* **Written request**: Give back the entire listing verbatim.

* **Dataset section**:

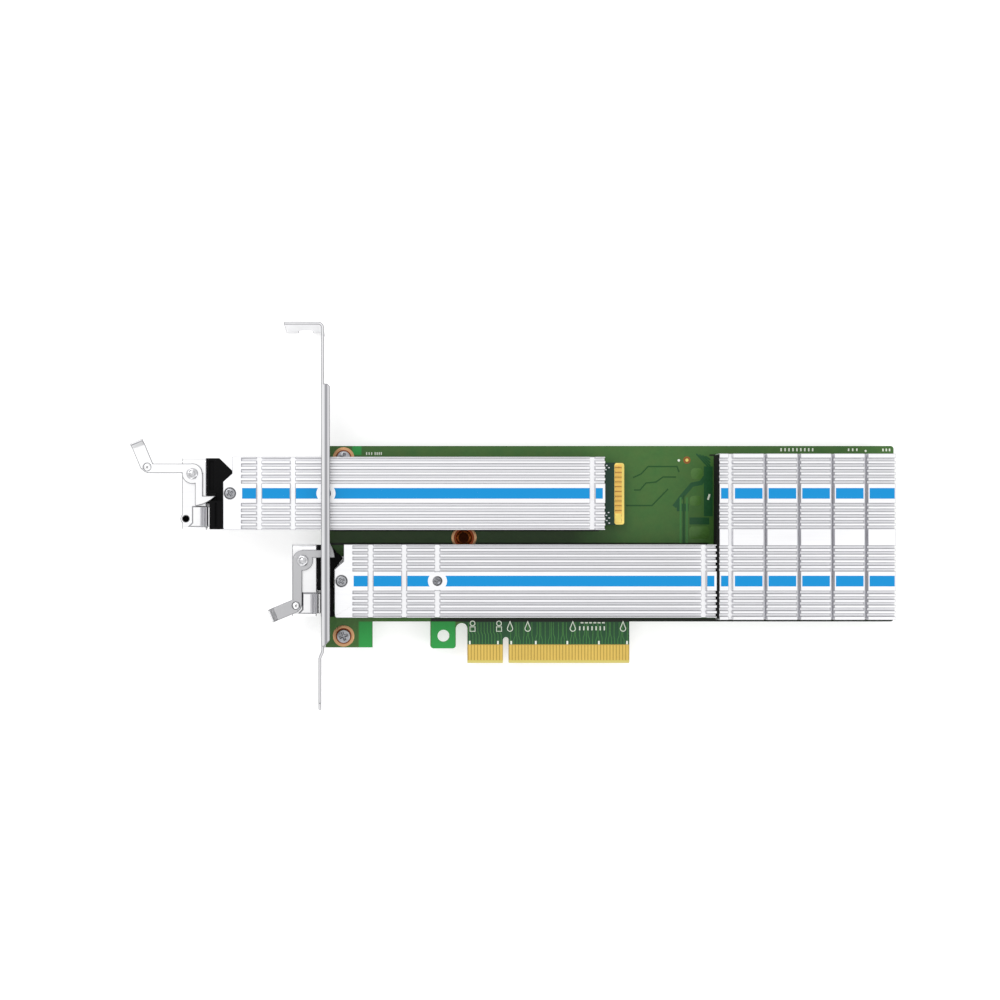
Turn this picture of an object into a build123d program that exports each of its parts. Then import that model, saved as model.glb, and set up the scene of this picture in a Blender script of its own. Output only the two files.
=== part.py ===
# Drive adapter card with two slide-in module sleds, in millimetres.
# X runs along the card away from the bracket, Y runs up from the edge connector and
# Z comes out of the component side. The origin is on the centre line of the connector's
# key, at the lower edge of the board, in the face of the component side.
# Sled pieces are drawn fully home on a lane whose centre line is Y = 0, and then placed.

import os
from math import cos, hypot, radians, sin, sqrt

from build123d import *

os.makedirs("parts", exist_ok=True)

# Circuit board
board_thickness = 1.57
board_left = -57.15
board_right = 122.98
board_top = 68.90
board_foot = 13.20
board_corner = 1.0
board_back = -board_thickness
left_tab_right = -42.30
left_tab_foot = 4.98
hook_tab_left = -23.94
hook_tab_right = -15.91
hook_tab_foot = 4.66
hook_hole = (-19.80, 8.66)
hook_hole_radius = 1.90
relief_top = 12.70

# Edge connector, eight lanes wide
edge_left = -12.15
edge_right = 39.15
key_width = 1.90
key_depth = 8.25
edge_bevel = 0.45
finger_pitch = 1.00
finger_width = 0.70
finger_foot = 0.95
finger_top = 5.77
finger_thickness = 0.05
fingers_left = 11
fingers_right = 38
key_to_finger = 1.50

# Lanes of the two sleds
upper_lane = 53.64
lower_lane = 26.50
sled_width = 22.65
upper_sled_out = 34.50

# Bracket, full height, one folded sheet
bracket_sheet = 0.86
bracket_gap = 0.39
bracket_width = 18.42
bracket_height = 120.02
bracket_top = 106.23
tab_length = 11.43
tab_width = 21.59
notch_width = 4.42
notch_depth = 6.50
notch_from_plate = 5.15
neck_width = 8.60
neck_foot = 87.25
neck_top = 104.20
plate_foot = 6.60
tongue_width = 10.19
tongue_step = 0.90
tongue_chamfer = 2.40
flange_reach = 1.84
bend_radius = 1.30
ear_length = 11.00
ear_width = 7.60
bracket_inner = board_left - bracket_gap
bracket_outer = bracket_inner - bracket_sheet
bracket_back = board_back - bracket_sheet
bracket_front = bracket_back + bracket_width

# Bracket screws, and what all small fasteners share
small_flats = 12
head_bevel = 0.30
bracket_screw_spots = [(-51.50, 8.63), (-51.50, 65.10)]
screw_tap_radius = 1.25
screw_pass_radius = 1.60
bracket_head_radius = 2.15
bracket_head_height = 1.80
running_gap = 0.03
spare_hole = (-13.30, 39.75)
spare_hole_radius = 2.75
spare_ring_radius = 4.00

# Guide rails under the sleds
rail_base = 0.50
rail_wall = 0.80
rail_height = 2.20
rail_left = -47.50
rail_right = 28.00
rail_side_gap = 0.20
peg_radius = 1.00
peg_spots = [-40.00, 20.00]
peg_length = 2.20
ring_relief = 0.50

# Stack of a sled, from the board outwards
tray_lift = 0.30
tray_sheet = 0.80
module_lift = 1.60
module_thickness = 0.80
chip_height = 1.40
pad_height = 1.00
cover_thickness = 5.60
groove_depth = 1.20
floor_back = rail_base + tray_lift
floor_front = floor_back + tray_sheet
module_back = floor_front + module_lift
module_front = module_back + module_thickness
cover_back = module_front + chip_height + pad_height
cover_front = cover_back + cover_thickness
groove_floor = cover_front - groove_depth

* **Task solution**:
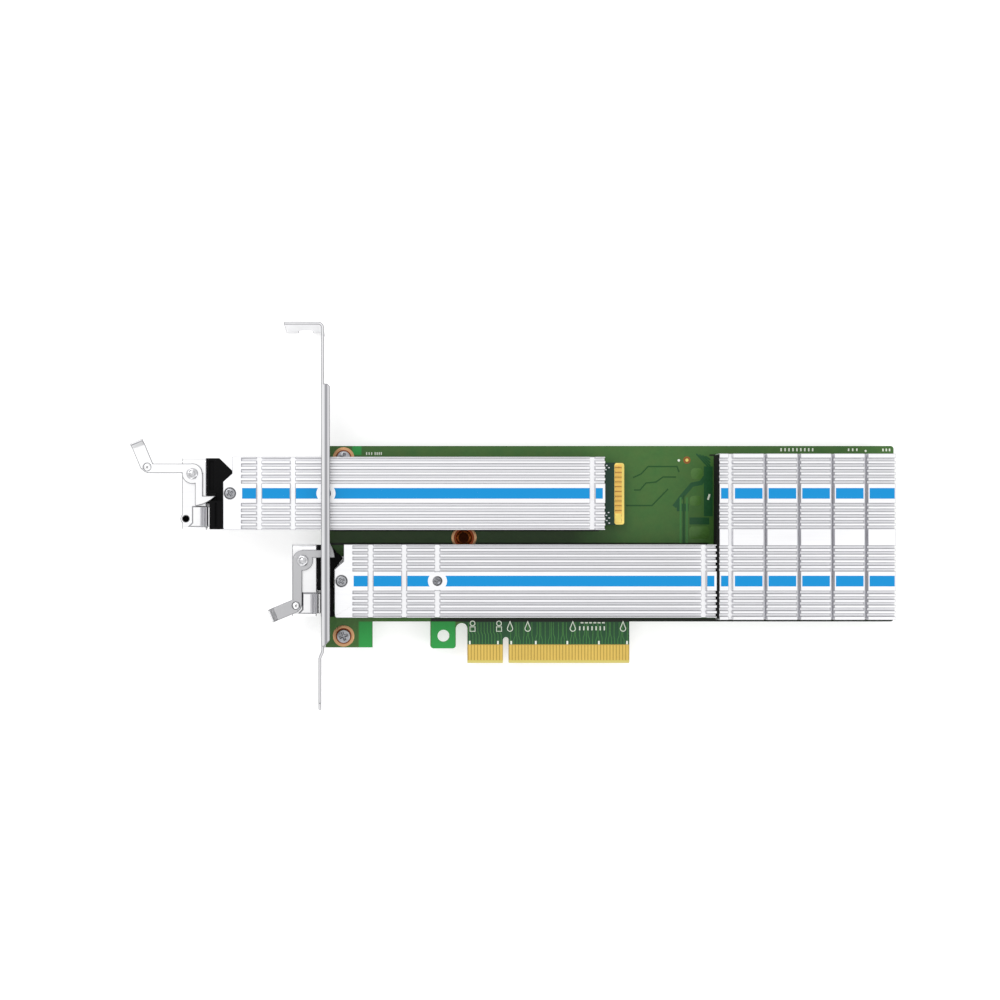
Turn this picture of an object into a build123d program that exports each of its parts. Then import that model, saved as model.glb, and set up the scene of this picture in a Blender script of its own. Output only the two files.
=== part.py ===
# Drive adapter card with two slide-in module sleds, in millimetres.
# X runs along the card away from the bracket, Y runs up from the edge connector and
# Z comes out of the component side. The origin is on the centre line of the connector's
# key, at the lower edge of the board, in the face of the component side.
# Sled pieces are drawn fully home on a lane whose centre line is Y = 0, and then placed.

import os
from math import cos, hypot, radians, sin, sqrt

from build123d import *

os.makedirs("parts", exist_ok=True)

# Circuit board
board_thickness = 1.57
board_left = -57.15
board_right = 122.98
board_top = 68.90
board_foot = 13.20
board_corner = 1.0
board_back = -board_thickness
left_tab_right = -42.30
left_tab_foot = 4.98
hook_tab_left = -23.94
hook_tab_right = -15.91
hook_tab_foot = 4.66
hook_hole = (-19.80, 8.66)
hook_hole_radius = 1.90
relief_top = 12.70

# Edge connector, eight lanes wide
edge_left = -12.15
edge_right = 39.15
key_width = 1.90
key_depth = 8.25
edge_bevel = 0.45
finger_pitch = 1.00
finger_width = 0.70
finger_foot = 0.95
finger_top = 5.77
finger_thickness = 0.05
fingers_left = 11
fingers_right = 38
key_to_finger = 1.50

# Lanes of the two sleds
upper_lane = 53.64
lower_lane = 26.50
sled_width = 22.65
upper_sled_out = 34.50

# Bracket, full height, one folded sheet
bracket_sheet = 0.86
bracket_gap = 0.39
bracket_width = 18.42
bracket_height = 120.02
bracket_top = 106.23
tab_length = 11.43
tab_width = 21.59
notch_width = 4.42
notch_depth = 6.50
notch_from_plate = 5.15
neck_width = 8.60
neck_foot = 87.25
neck_top = 104.20
plate_foot = 6.60
tongue_width = 10.19
tongue_step = 0.90
tongue_chamfer = 2.40
flange_reach = 1.84
bend_radius = 1.30
ear_length = 11.00
ear_width = 7.60
bracket_inner = board_left - bracket_gap
bracket_outer = bracket_inner - bracket_sheet
bracket_back = board_back - bracket_sheet
bracket_front = bracket_back + bracket_width

# Bracket screws, and what all small fasteners share
small_flats = 12
head_bevel = 0.30
bracket_screw_spots = [(-51.50, 8.63), (-51.50, 65.10)]
screw_tap_radius = 1.25
screw_pass_radius = 1.60
bracket_head_radius = 2.15
bracket_head_height = 1.80
running_gap = 0.03
spare_hole = (-13.30, 39.75)
spare_hole_radius = 2.75
spare_ring_radius = 4.00

# Guide rails under the sleds
rail_base = 0.50
rail_wall = 0.80
rail_height = 2.20
rail_left = -47.50
rail_right = 28.00
rail_side_gap = 0.20
peg_radius = 1.00
peg_spots = [-40.00, 20.00]
peg_length = 2.20
ring_relief = 0.50

# Stack of a sled, from the board outwards
tray_lift = 0.30
tray_sheet = 0.80
module_lift = 1.60
module_thickness = 0.80
chip_height = 1.40
pad_height = 1.00
cover_thickness = 5.60
groove_depth = 1.20
floor_back = rail_base + tray_lift
floor_front = floor_back + tray_sheet
module_back = floor_front + module_lift
module_front = module_back + module_thickness
cover_back = module_front + chip_height + pad_height
cover_front = cover_back + cover_thickness
groove_floor = cover_front - groove_depth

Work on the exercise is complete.